Even though the Apex Court found that the party, in question, had unauthorisedly entered the premises as rightly found by the House Allotment Officer and was liable to be summarily evicted, the Court restricts any such action on the ground of delay. The action was sought to be taken 22 years after the entry. Court held that the right being there was not exercised within a reasonable time, could not be permitted to be exercised at all. Then I may refer to a recent decision more in line with the present case being the case reported in (2005)6 SCC 636 : 2006(2) PLJR (SC) 121 (P.V. Mahadevan Vs. Md. T.N. Housing Board). This case related to a departmental proceeding and the question was inordinate delay 10 years in initiating the proceeding. The defence of the department was that they initiated the proceeding no sooner they came to know of that.

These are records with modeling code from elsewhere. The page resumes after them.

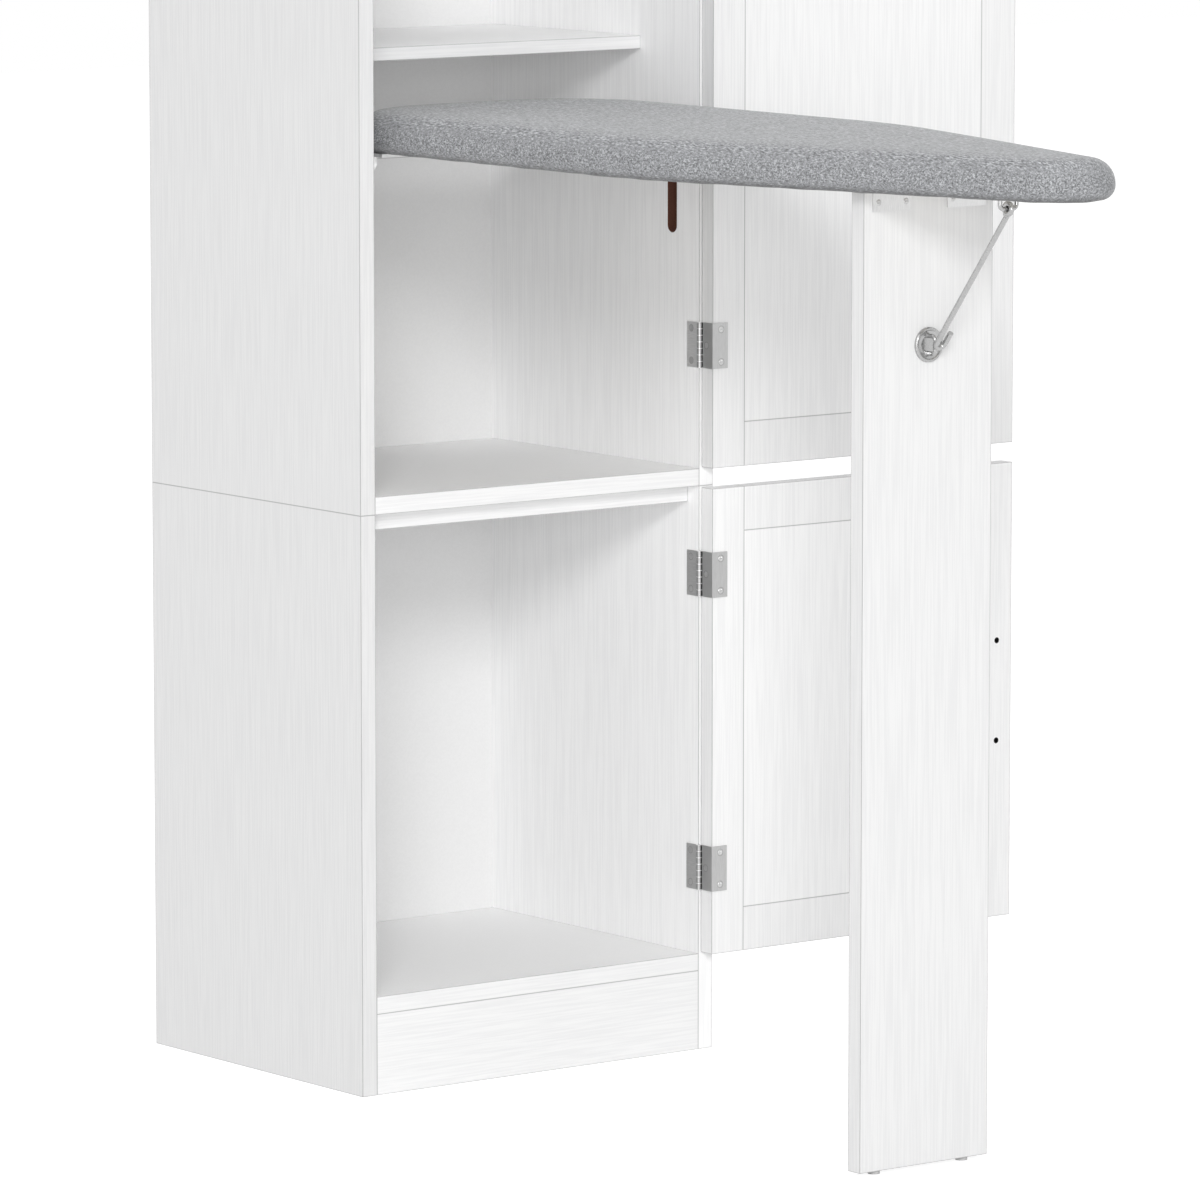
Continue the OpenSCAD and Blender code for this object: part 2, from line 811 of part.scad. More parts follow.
// Wire stay: an eye on the board's staple, a sideways kink, a straight shank
// down towards the leg, and a hook whose bend lies across the leg's staple
module stay_hook() {
    shank = stay_len - hook_r;
    bend_z = eye_r + kink_h;
    tip_x = kink_w + 2 * hook_r;
    color(steel) translate([eye_x, eye_y, eye_z]) rotate([90 - stay_angle, 0, 0]) rotate([180, 0, 0]) {
        rotate([0, 90, 0]) rotate_extrude($fn = bend_fn)
            translate([eye_r, 0]) circle(r = stay_r, $fn = wire_fn);
        translate([kink_r, 0, eye_r]) mirror([1, 0, 0]) wire_bend(kink_r, stay_r, kink_a - bead_a);
        for (spot = [[kink_w / 2, eye_r + kink_h / 2], [kink_w, bend_z], [kink_w, shank], [tip_x, shank]])
            translate([spot.x, 0, spot.y]) sphere(r = bead_r, $fn = bend_fn);
        translate([kink_w - kink_r, 0, bend_z - bead_gap]) mirror([0, 0, 1])
            wire_bend(kink_r, stay_r, kink_a - bead_a);
        translate([kink_w, 0, bend_z + bead_gap])
            cylinder(r = stay_r, h = shank - bend_z - 2 * bead_gap, $fn = wire_fn);
        translate([tip_x, 0, shank - hook_tip]) cylinder(r = stay_r, h = hook_tip - bead_gap, $fn = wire_fn);
        translate([kink_w + hook_r, 0, shank]) wire_bend(hook_r, stay_r, 180);
    }
}

lower_left_side();
lower_right_side();
plinth_board();
lower_bottom_panel();
lower_top_panel();
lower_back_panel();
upper_left_side();
upper_right_side();
upper_bottom_panel();
upper_top_panel();
upper_back_panel();
tail_rail();
wall_rail();
shelf_1();
shelf_2();
shelf_3();
shelf_pins();
upper_fixed_leaves();
upper_hinge_pins();
lower_fixed_leaves();
lower_hinge_pins();
upper_hinge_stile();
upper_lock_stile();
upper_top_rail();
upper_bottom_rail();
upper_field_panel();
upper_wrap_leaves();
upper_handle();
lower_hinge_stile();
lower_lock_stile();
lower_top_rail();
lower_bottom_rail();
lower_field_panel();
lower_wrap_leaves();
lower_handle();
left_slider();
right_slider();
board_deck();
board_pad();
left_bracket();
right_bracket();
pivot_pins();
leg_fixed_leaves();
leg_hinge_pins();
stay_staple();
leg_panel();
leg_glides();
leg_wrap_leaves();
hook_plate();
stay_hook();
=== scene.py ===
import math
from functools import reduce

import bpy
import numpy as np
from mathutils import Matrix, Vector


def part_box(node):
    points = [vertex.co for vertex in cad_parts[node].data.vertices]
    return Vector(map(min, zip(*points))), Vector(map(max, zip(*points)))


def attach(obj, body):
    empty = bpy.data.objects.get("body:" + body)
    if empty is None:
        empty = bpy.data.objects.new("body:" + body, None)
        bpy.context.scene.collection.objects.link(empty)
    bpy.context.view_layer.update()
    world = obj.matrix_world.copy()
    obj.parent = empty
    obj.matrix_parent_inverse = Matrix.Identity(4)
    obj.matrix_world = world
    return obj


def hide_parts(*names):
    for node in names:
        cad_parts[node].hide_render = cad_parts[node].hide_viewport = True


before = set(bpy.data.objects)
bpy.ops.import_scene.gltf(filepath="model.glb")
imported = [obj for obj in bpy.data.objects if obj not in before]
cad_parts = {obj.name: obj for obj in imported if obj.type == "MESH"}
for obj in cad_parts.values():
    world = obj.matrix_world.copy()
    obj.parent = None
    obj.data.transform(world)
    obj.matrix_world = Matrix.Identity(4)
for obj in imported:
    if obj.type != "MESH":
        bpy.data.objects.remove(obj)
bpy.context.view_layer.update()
MM = 0.001


# Camera

PHOTO_PX = 1200
SENSOR = 36.0
CAMERA_PLACE = (-4.3203, -5.7398, 1.3857)
CAMERA_HEADING = 37.406
CAMERA_DIP = 7.530
CAMERA_REACH = 60
FOCAL_PX = 7968.8


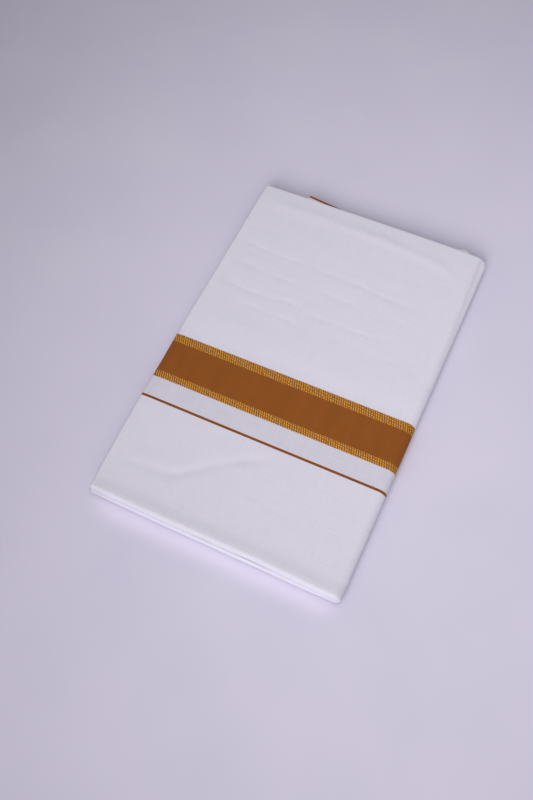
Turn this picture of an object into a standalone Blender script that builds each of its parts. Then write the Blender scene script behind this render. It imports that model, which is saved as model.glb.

This was not accepted as a good explanation. The Apex Court held that delay in initiation of departmental proceeding may be fatal. They were stale charges and cannot be continued. The proceedings were quashed. 6. Here I may add if what is submitted by the Bank that they only discovered these malpractices recently and initiated the proceeding is to be accepted and as such delayed action permitted, it would only put a premium on inefficiency. It would justify the Bank to sleep over the matter for a decade or more and then wake up, look into their books, which they ought to have done earlier and suddenly find mistake and rush to recover from the petitioner or his son or may be his grandson. That would be an abuse of power and cannot be countenanced. In the present case the delay is of about 20 years only and enquiry started after superannuation. 7. For the reasons stated above the writ petition is allowed, the charge-sheet served on the petitioner is quashed and respondents are directed to clear all retiral dues of the petitioner immediately.